Em sua meia volta, volver, Macron disse que ele e Trump haviam tido “uma discussão muito franca, apenas nós dois”. E acrescentou, relatando o diálogo: “você considera o acordo com o Irã negociado em 2015 um mau acordo … nós desejamos portanto, de agora em diante, trabalhar para um novo acordo com o Irã”. Sabujice desdobrada no dia seguinte, diante do Congresso dos EUA, com a formulação de “manter o atual acordo” e “suplementá-lo” para impor que o Irã se renda e não ajude a Síria ou o Iêmen.
“Eu sempre disse que não deveríamos rasgar o acordo e não ter mais nada – não seria uma boa solução”, disse Macron. “Não é sobre rasgar o acordo, mas sobre construir algo novo que cubra todas as preocupações [de Trump]”.
Como disse a Carta dos 500 deputados europeus, o acordo com o Irã foi um grande avanço, depois de 13 anos de discussões. Desde aquela famosa entrevista do ex-comandante da Otan, general Wesley Clark, de que, logo após o 11 de Setembro, soube no Pentágono que os EUA iam “invadir sete países” islâmicos (e casualmente com petróleo), a ameaça ao Irã vai e volta à pauta internacional.
Com a ajuda da Rússia e da China, foi possível fechar o acordo, que permitiu limitar o programa de enriquecimento de urânio iraniano e estabelecer inspeções pela Agência Internacional de Energia Atômica, em troca do fim das sanções brutais que baniram a venda de petróleo iraniano para os países ocidentais e impediram Teerã de usar o sistema de pagamentos internacional SWIFT. Países, companhias e bancos que faziam negócios com o Irã, legais sob as leis dos países de origem, eram ilegalmente multados ou sancionados por Washington.
Mas como após os desastres no Iraque e no Afeganistão não havia clima nos EUA para sustentar uma guerra contra o Irã e o crash de 2008 havia deixado um rastro de devastação interna, o governo Obama acabou aceitando o acordo, que vai até 2025.
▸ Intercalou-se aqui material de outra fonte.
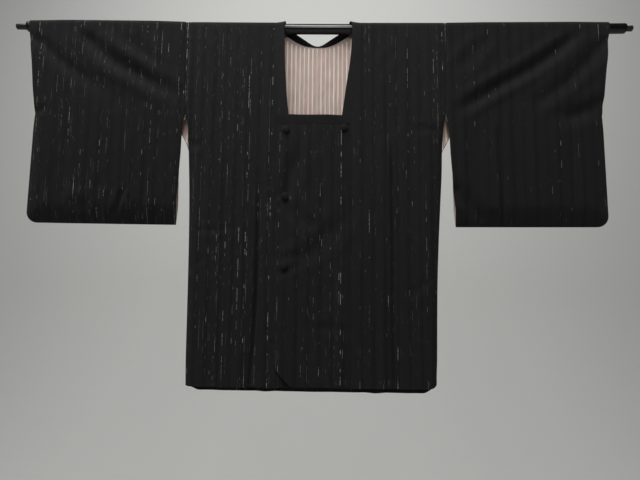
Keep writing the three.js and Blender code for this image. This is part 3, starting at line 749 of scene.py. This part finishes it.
NECK_SIDE_SHARES = np.linspace(0, 1, 32)


def neck_side(side, low_attached, low_free):
    """The stretch beside the neck opening, from its lower end, square or mitred, to the rod."""

    def point(height, out):
        x = SIGN[side] * (float(NECK_EDGE[side](height)) + out)
        return front_point(x, height, COLLAR_DEPTH)

    attached = [(low_attached, COLLAR_WIDTH), (0, COLLAR_WIDTH)]
    return front_rows(point, attached, [(low_free, 0), (0, 0)], NECK_SIDE_SHARES)


OVER_ROD_SHARES = np.linspace(0, 1, 23)[1:]
OVER_ROD_LENGTH = 2.5 * DEPTH
OVER_ROD_STAND = 2.4 * MM  # the free edge stands off the top of the rod this far


def on_rod(x, angle, column):
    facing = np.array([0, -math.cos(angle), math.sin(angle)])
    stand = OVER_ROD_STAND * column**2 * max(0, math.sin(angle)) ** 4
    return np.array([x, 0, 0]) + facing * (COLLAR_DEPTH + stand), facing


def neck_over_rod(side):
    """Over the rod the free edge lags behind, which turns the band to the back neck."""
    start = float(NECK_EDGE[side](0.0))
    rows = []
    for share in OVER_ROD_SHARES:
        attached = lerp(start + COLLAR_WIDTH, BACK_NECK_HALF, float(ease(share)))
        free = lerp(start, OVER_ROD_FREE_X, share)
        row = []
        for column in COLLAR_SHARES:
            angle = share * lerp(math.pi, OVER_ROD_FREE_ANGLE, column)
            row.append(on_rod(SIGN[side] * lerp(attached, free, column), angle, column))
        rows.append(row)
    return rows


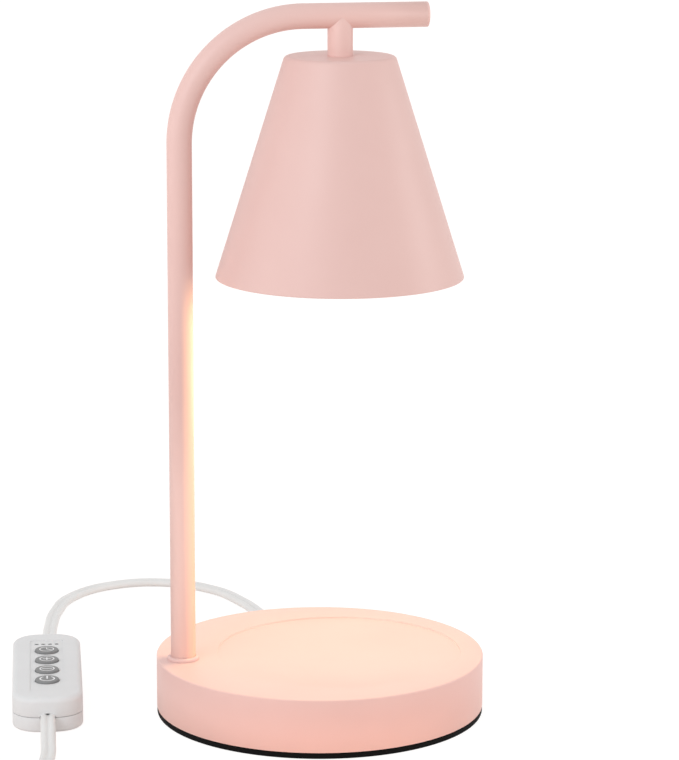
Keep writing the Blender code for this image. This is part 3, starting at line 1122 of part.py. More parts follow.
def make_plug(cord_end):
    """Moulded flat plug in line with the coil's last run, with two blades of unlike width."""
    x, y, _ = cord_end
    start = y + SEAT_GAP
    shoulder = start + PLUG_NECK_LENGTH
    stations = [
        (start, PLUG_NECK_WIDTH, PLUG_NECK_THICKNESS), (shoulder, PLUG_ROOT_WIDTH, PLUG_ROOT_THICKNESS),
        (shoulder + PLUG_CORNER / 2, PLUG_WIDTH - PLUG_CORNER, PLUG_THICKNESS - PLUG_EDGE),
        (shoulder + PLUG_CORNER * 2, PLUG_WIDTH, PLUG_THICKNESS),
        (shoulder + PLUG_LENGTH - PLUG_EDGE, PLUG_WIDTH, PLUG_THICKNESS),
        (shoulder + PLUG_LENGTH, PLUG_WIDTH - 2 * PLUG_EDGE, PLUG_THICKNESS - 2 * PLUG_EDGE),
    ]
    rings = []
    for place, width, height in stations:
        corner = min(PLUG_CORNER, height * PLUG_CORNER_SHARE)
        rings.append([(x + px, place, PLUG_AXIS + pz) for px, pz in rounded_rectangle(width, height, corner)])
    plug = skin("plug_body", rings, "white_vinyl")
    face = shoulder + PLUG_LENGTH
    for number, (side, width) in enumerate(zip((-1, 1), BLADE_WIDTHS), 1):
        tip = face + BLADE_LENGTH
        foot = face - BLADE_IN_PLUG
        outline = [(foot, -width / 2), (tip - BLADE_TIP, -width / 2), (tip, -width / 2 + BLADE_TIP),
                   (tip, width / 2 - BLADE_TIP), (tip - BLADE_TIP, width / 2), (foot, width / 2)]
        blade_x = x + side * BLADE_PITCH / 2
        rings = [[(blade_x + edge * BLADE_THICKNESS / 2, py, PLUG_AXIS + pz) for py, pz in outline]
                 for edge in (-1, 1)]
        skin(f"plug_blade_{number}", rings, "brass")
        room = [(blade_x + sx * (BLADE_THICKNESS / 2 + SEAT_GAP), PLUG_AXIS + sz * (width / 2 + SEAT_GAP))
                for sx, sz in ((-1, -1), (1, -1), (1, 1), (-1, 1))]
        slot = [[(px, py, pz) for px, pz in room] for py in (foot - SEAT_GAP, face + CUT_OVERRUN)]
        cut(plug, skin(f"blade_slot_{number}", slot, None))


def main():
    for old in list(bpy.data.objects):
        bpy.data.objects.remove(old)
    make_pan()
    make_weight()
    make_base_plate()
    make_post_and_arm()
    make_stem_and_shade()
    make_lampholder()
    make_bulb()
    make_wiring()
    make_strain_relief()
    make_control_box()
    make_cords()


main()
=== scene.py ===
# %% [markdown]
# # Candle warmer lamp
# The lamp has a heavy round base, and a bent tube that carries a conical shade. The heat of its reflector
# bulb melts a candle's wax. A flat cord leads to a small box with keys, and on to the plug. This lesson
# dresses the lamp's CAD model piece by piece. Lengths are in metres, so `MM` turns millimetres into them.

# %% Load the CAD model
import math

import bmesh
import bpy
from mathutils import Matrix, Vector


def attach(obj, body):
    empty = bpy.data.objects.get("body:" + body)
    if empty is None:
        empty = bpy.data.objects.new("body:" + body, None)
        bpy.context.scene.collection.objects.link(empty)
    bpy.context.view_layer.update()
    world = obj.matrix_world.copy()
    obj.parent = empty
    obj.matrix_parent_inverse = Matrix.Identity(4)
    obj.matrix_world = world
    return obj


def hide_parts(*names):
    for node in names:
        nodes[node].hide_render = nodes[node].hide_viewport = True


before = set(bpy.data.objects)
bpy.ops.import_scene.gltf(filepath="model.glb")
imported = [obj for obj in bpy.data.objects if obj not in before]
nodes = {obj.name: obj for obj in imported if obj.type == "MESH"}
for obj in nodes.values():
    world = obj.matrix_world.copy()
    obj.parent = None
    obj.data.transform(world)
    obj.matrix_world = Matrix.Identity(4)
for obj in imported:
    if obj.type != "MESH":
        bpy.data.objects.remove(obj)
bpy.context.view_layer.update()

MM = 0.001


def mm(*lengths):
    """Lengths in millimetres as metres."""
    return [length * MM for length in lengths]


# %% [markdown]
# ## Camera
# Its place, angles and lens were solved from the base, post, shade and arm in the photograph. It stands
# 1.4 m away and looks down a little through a long lens, so the post's lines stay nearly parallel.

# %% Camera
CAMERA_PLACE = mm(-266.27, -1408.56, 456.07)
CAMERA_ANGLES = (78.1225, -0.1152, -11.0334)
CAMERA_LENS = 153.4

bpy.ops.object.select_all(action="DESELECT")
bpy.ops.object.camera_add(location=CAMERA_PLACE, rotation=[math.radians(a) for a in CAMERA_ANGLES])
camera = bpy.context.object
camera.name = "photo_camera"
camera.data.lens = CAMERA_LENS
bpy.context.scene.camera = camera
print("camera:", camera.data.lens, "mm lens")

# %% [markdown]
# ## Colours and shader nodes
# Web colours are sRGB and a shader wants linear light, so one function turns them. Another adds a node,
# sets its properties and joins or sets its inputs. A third starts a finish with the piece's own
# coordinates, in metres, so that patterns can have real sizes.


# %% Colours and shader nodes
def linear(web_colour):
    """A web colour as the linear values that a shader takes."""
    shares = [int(web_colour[i:i + 2], 16) / 255 for i in (0, 2, 4)]
    return [c / 12.92 if c <= 0.04045 else ((c + 0.055) / 1.055) ** 2.4 for c in shares] + [1]


def add_node(tree, kind, inputs, **settings):
    """Adds a shader node. An input takes a value, or a link from another node's socket."""
    node = tree.nodes.new(kind)
    for name, value in settings.items():
        setattr(node, name, value)
    for name, value in inputs.items():
        if isinstance(value, bpy.types.NodeSocket):
            tree.links.new(value, node.inputs[name])
        else:
            node.inputs[name].default_value = value
    return node


def start_finish(name, roughness, **values):
    """A new material: its node tree, its shader with these values, and the piece's own coordinates."""
    material = bpy.data.materials.new(name)
    material.use_nodes = True
    tree = material.node_tree
    shader = tree.nodes["Principled BSDF"]
    for key, value in {"roughness": roughness, **values}.items():
        shader.inputs[key.replace("_", " ").title().replace("Ior", "IOR")].default_value = value
    place = tree.nodes.new("ShaderNodeTexCoord").outputs["Object"]
    return material, tree, shader, place


# %% [markdown]
# ## Patterns
# One function makes a cloudy pattern with grains of a real size. The others let a pattern from 0 to 1
# choose the colour, raise bumps of a real depth, or vary the gloss.


# %% Patterns
def noise(tree, place, grain, detail):
    """A cloudy pattern from 0 to 1, with grains of this size."""
    node = add_node(tree, "ShaderNodeTexNoise", {"Vector": place, "Scale": 1 / grain, "Detail": detail})
    return node.outputs["Fac"]


def mix_colours(tree, shader, share, dark, light):
    """Lets a pattern choose between two colours."""
    blend = add_node(tree, "ShaderNodeMix", {"Factor": share, 6: linear(dark), 7: linear(light)},
                     data_type="RGBA")
    tree.links.new(blend.outputs[2], shader.inputs["Base Color"])


def mottle(tree, shader, place, dark, light, grain):
    """Lets the colour drift softly between two close shades."""
    mix_colours(tree, shader, noise(tree, place, grain, 3.0), dark, light)


def relief(tree, shader, height, depth):
    """Turns a pattern into bumps of a real depth."""
    bump = add_node(tree, "ShaderNodeBump", {"Height": height, "Distance": depth})
    tree.links.new(bump.outputs["Normal"], shader.inputs["Normal"])


def vary_roughness(tree, shader, source, least, most):
    """Lets the roughness follow a pattern."""
    span = add_node(tree, "ShaderNodeMapRange", {"Value": source, "To Min": least, "To Max": most})
    tree.links.new(span.outputs["Result"], shader.inputs["Roughness"])


# %% [markdown]
# ## Powder coat
# Base, tube, stem and shade are sheet steel with a matt polyester powder coat, sprayed on dry and baked. It
# melts into a faint orange peel with waves of about a millimetre, and its fine grit keeps every highlight
# broad and soft. The peel is bump, and a slow drift of the colour stands for the uneven film.

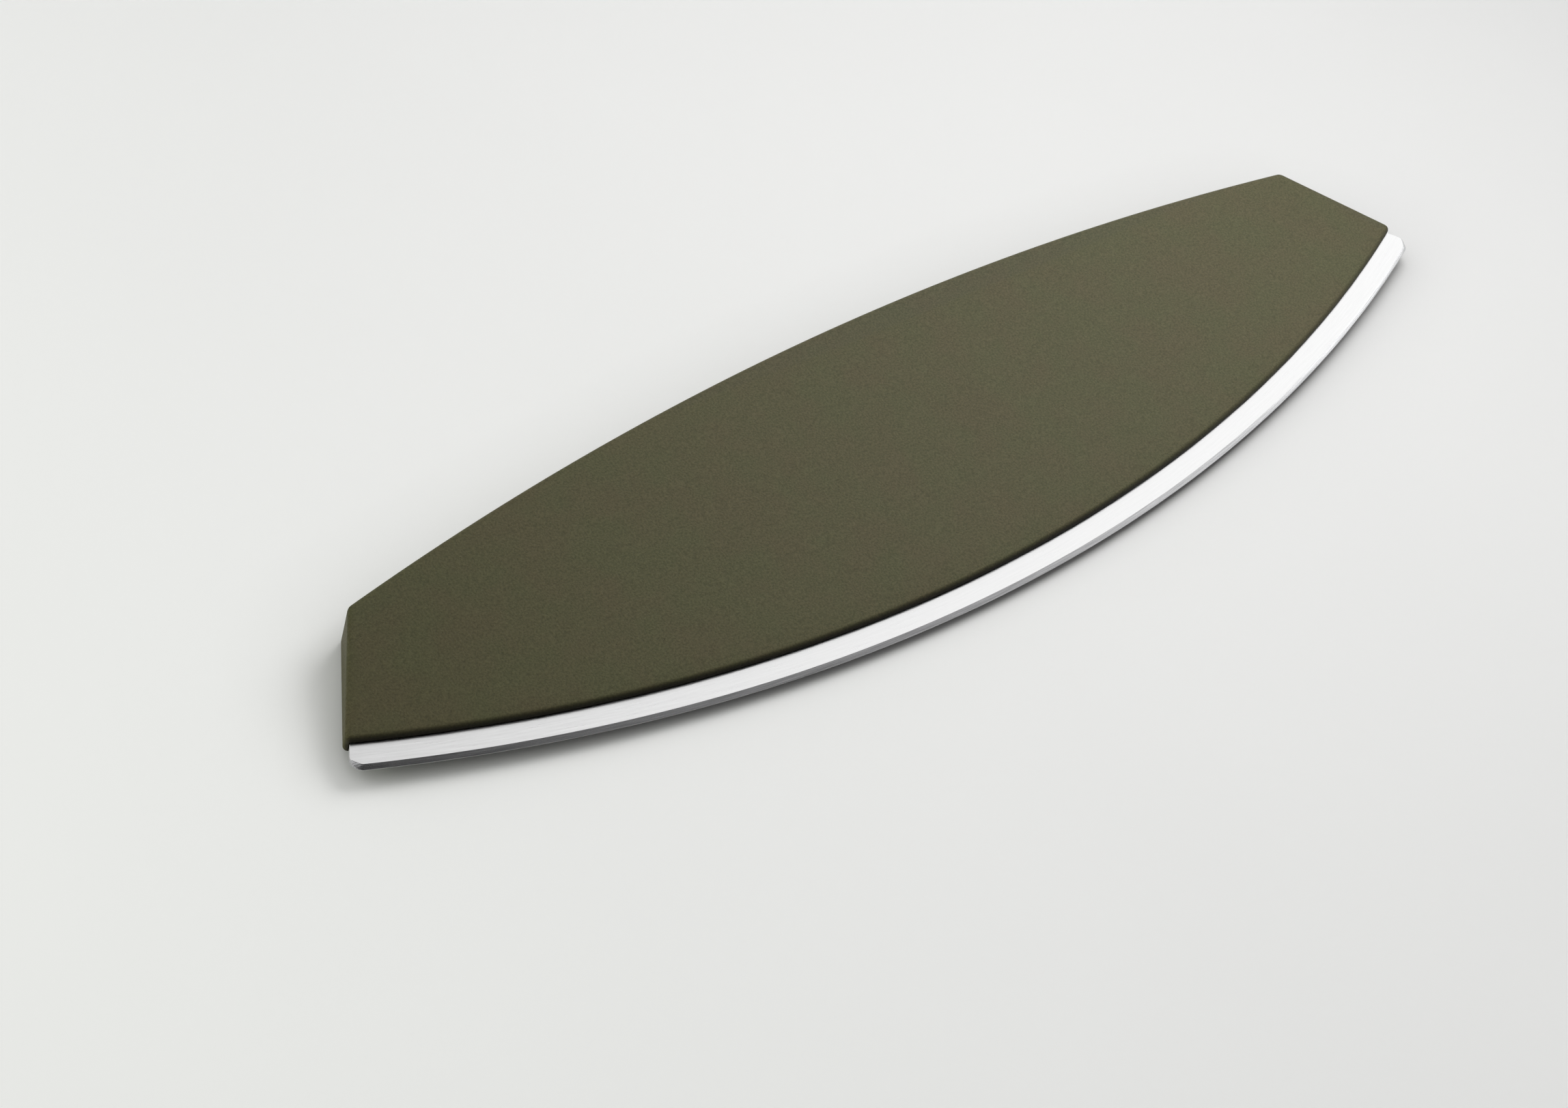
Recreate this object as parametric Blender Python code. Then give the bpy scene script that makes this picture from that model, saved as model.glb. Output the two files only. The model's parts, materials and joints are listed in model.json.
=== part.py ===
"""Rocking pizza knife: a curved steel blade held between two moulded handle halves.

Units are metres and +Z is up. Every piece is modelled in the blade's own frame: X runs along the knife, Y from the
cutting edge to the spine, and Z across the blade, whose middle plane is Z = 0. The lowest point of the handle's lip is
the origin of that frame. At the end the whole knife is laid on its rear face, as it lies on a table, with the origin in
the middle of its base.
"""

import math
from dataclasses import dataclass

import bmesh
import bpy
from mathutils import Matrix, Vector

MM = 0.001

# Handle outline
LENGTH = 370 * MM  # between the lower corners
SPINE_LENGTH = 329 * MM  # between the spine corners
SPINE_CORNER_HEIGHT = 67.5 * MM  # above the lowest point of the lip
SPINE_RISE = 15 * MM  # of the spine's arc above its corners
LIP_RADIUS = 472 * MM  # the lower edge, beside the blade
CORNER_ROUND = 2.4 * MM  # seen from the front

# Handle thickness and edges
SPINE_THICKNESS = 14 * MM
LIP_THICKNESS = 5.6 * MM
LIP_ROUND = 1.3 * MM
EDGE_ROUND = 1.0 * MM
FACE_WALL = 2.2 * MM

# Blade
BLADE_THICKNESS = 2.0 * MM
BLADE_SHOWING = 7.1 * MM  # from the lip to the cutting edge
BEVEL_WIDTH = 1.1 * MM
EDGE_BEVEL_WIDTH = 0.35 * MM
EDGE_BEVEL_THICKNESS = 0.9 * MM  # of the steel where the second bevel starts
EDGE_THICKNESS = 0.1 * MM
BLADE_END_SETBACK = 0.8 * MM  # inside the handle's ends
BLADE_CORNER_ROUND = 2.0 * MM
BURR_BREAK = 0.15 * MM
TANG_DEPTH = 28 * MM  # above the lip
TANG_END_SETBACK = 7.0 * MM

# Pins through the tang
PIN_COUNT = 6
PIN_SPAN = 290 * MM  # between the outermost pins
PIN_HEIGHT = 19 * MM  # above the lip
PIN_DIAMETER = 4.0 * MM
PIN_LENGTH = 4.8 * MM
PIN_CHAMFER = 0.4 * MM

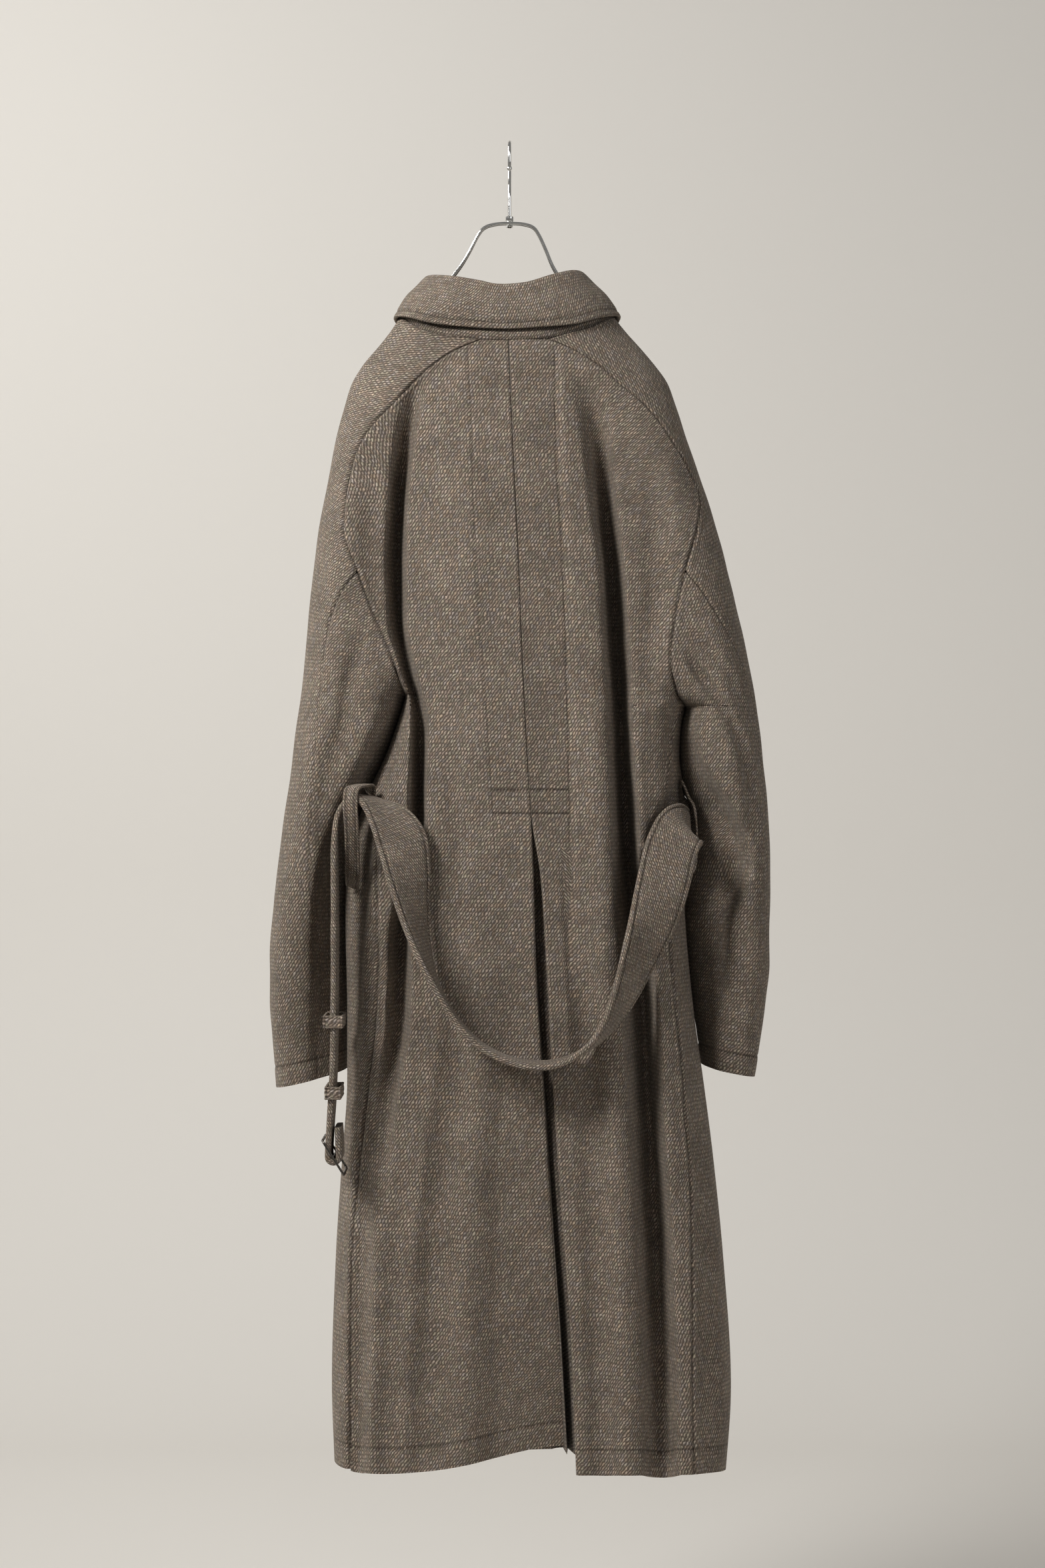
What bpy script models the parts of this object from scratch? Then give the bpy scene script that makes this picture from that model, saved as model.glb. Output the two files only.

O Irã rebateu com dureza a proposição de Macron de ser conivente com Trump, ao qual chamou de “mercador sem embasamento sobre a lei internacional e os tratados”. Dizem que têm apoio de um líder de um país europeu e anunciam que vão redefinir o que foi assinado por sete partes. “Com que direito, e para quê?”, questionou o presidente Hassan Rouhani. O acordo – advertiu o chanceler iraniano Javad Zarif – “é tudo ou nada”. Ele também exigiu que os países europeus signatários cobrem dos EUA que comecem “a cumprir com o acordo”.
NÃO-PROLIFERAÇÃO
Teerã anunciou estar pronta para qualquer hipótese, inclusive se retirar do Tratado de Não-Proliferação e religar centrífugas. Rússia e China já reiteraram que bloquearão qualquer tentativa de sabotar o acordo. Em janeiro, Washington impôs à Alemanha, França e Inglaterra a formação de um grupo (UE-3) para discutir modificações no acordo.
Até o momento, a Inglaterra segue a favor da manutenção do acordo com o Irã, conforme declaração do chanceler Boris Johnson. O ministro das Relações Exteriores alemão Heiko Maas advertiu sobre as consequências de rasgar o tratado com o Irã, cuja manutenção considerou “extremamente importante”. “Se [o acordo] falhar ou os EUA caírem fora, não teríamos nada comparável a ele e nós tememos que a situação [na região] se deterioraria significativamente, com tudo que vem com isso”.
Sobre o intento de revogar o acordo, a pretexto de suplementá-lo nos “três pilares que faltam”, um diplomata russo resumiu a questão: “qual pode ser a importância do resultado dessa tertúlia se os três co-autores-chave do acordo nuclear, Rússia, China e Irã, não tiveram nada ver com tal ‘trabalho’? Quanto ao papelão de Mister Macron, com a palavra o L’Humanité: “a França não aceita ser rebaixada a este ponto. Se Macron quiser, que fique com suas amizades proibidas, mas deixe-nos fora disso”.